US 12,283,281 B2
Bitrate distribution in immersive voice and audio services
Rishabh Tyagi, Sydney (AU); Juan Felix Torres, Darlinghurst (AU); and Stefanie Brown, Lewisham (AU)
Assigned to Dolby Laboratories Licensing Corporation, San Francisco, CA (US)
Appl. No. 17/772,497
Filed by Dolby Laboratories Licensing Corporation, San Francisco, CA (US)
PCT Filed Oct. 28, 2020, PCT No. PCT/US2020/057737
§ 371(c)(1), (2) Date Apr. 27, 2022,
PCT Pub. No. WO2021/086965, PCT Pub. Date May 6, 2021.
Claims priority of provisional application 63/092,830, filed on Oct. 16, 2020.
Claims priority of provisional application 62/927,772, filed on Oct. 30, 2019.
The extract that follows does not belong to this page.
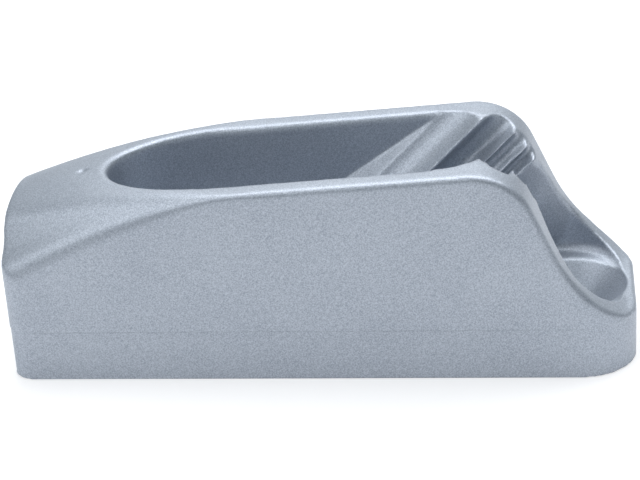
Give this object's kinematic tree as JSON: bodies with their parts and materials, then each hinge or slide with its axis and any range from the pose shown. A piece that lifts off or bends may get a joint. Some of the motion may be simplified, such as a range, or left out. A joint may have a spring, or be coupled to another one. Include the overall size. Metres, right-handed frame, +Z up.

Prior Publication US 2022/0406318 A1, Dec. 22, 2022
Int. Cl. G10L 19/008 (2013.01); G10L 19/032 (2013.01); G10L 19/16 (2013.01)
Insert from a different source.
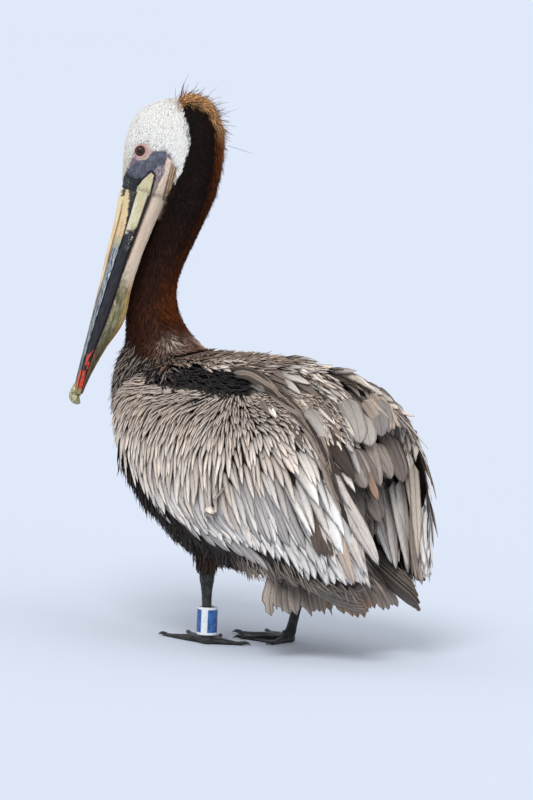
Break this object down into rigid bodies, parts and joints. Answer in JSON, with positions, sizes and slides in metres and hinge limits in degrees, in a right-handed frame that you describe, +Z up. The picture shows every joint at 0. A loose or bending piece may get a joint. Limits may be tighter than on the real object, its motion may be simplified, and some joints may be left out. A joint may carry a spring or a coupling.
{
  "type": "brown pelican",
  "caption": "Life-size standing brown pelican with folded wings, head turned to its left, long bill laid down along the neck, webbed feet and a plain leg band.",
  "frame": {"origin": "on the ground, under the middle of the bird's whole outline seen from above", "axes": "+Z up, the body faces -Y, the bird's left side is +X"},
  "size_m": [0.2552, 0.5322, 0.763],
  "materials": {
    "white_plumage": "dense short white feathers",
    "neck_plumage": "velvety dark chestnut feathers",
    "dark_plumage": "loose black-brown feathers",
    "wing_plumage": "silvery grey-brown feathers with dark edges",
    "flight_feathers": "stiff dark feathers",
    "eye": "wet, dark brown",
    "bill_horn": "smooth horn, tan, cream and black",
    "bill_nail": "smooth yellowish horn",
    "bare_skin": "bare creased skin",
    "leg_skin": "scaly near-black skin",
    "claw_horn": "smooth dark horn",
    "band": "blue plastic with a white rim, no lettering"
  },
  "bodies": {
    "root": {"head": "white_plumage", "neck_upper": "neck_plumage", "neck_lower": "neck_plumage", "trunk": "dark_plumage", "shank_left": "dark_plumage", "shank_right": "dark_plumage", "wing_left": "wing_plumage", "wing_right": "wing_plumage", "primaries_left": "flight_feathers", "primaries_right": "flight_feathers", "tail": "wing_plumage", "eye_left": "eye", "eye_right": "eye", "bill_upper": "bill_horn", "bill_lower": "bill_horn", "bill_nail": "bill_nail", "bill_pouch": "bare_skin", "tarsus_left": "leg_skin", "tarsus_right": "leg_skin", "foot_left": "leg_skin", "foot_right": "leg_skin", "claw_left_outer": "claw_horn", "claw_left_middle": "claw_horn", "claw_left_inner": "claw_horn", "claw_left_hind": "claw_horn", "claw_right_outer": "claw_horn", "claw_right_middle": "claw_horn", "claw_right_inner": "claw_horn", "claw_right_hind": "claw_horn", "leg_band": "band"}
  },
  "joints": []
}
CPC G10L 19/032 (2013.01) [G10L 19/008 (2013.01); G10L 19/167 (2013.01)] 10 Claims
OG exemplary drawing
 
1. A method of encoding an immersive voice and audio services (IVAS) bitstream, the method comprising:
receiving, using one or more processors, an input audio signal;
downmixing, using the one or more processors, the input audio signal into one or more downmix channels and spatial metadata associated with one or more channels of the input audio signal;
obtaining using the one or more processors, a set of one or more target bitrates for the one or more downmix channels and a set of metadata quantization levels for the spatial metadata from a bitrate distribution control table;
determining, using the one or more processors, a combination of the one or more target bitrates for the one or more downmix channels;
determining, using the one or more processors, a metadata quantization level from the set of metadata quantization levels using a bitrate distribution process, wherein the bitrate distribution process adjusts at least one of the target bitrates or at least one of the metadata quantization levels of the spatial metadata based at least in part on a bitrate budget for the IVAS bitstream;
quantizing and coding, using the one or more processors, the spatial metadata using the metadata quantization level;
generating, using the one or more processors and the combination of one or more target bitrates, a downmix bitstream for the one or more downmix channels;
combining, using the one or more processors, the downmix bitstream, the quantized and coded spatial metadata and the coded set of metadata quantization levels into the IVAS bitstream; and
outputting, streaming or storing the IVAS bitstream for playback on an IVAS- enabled device.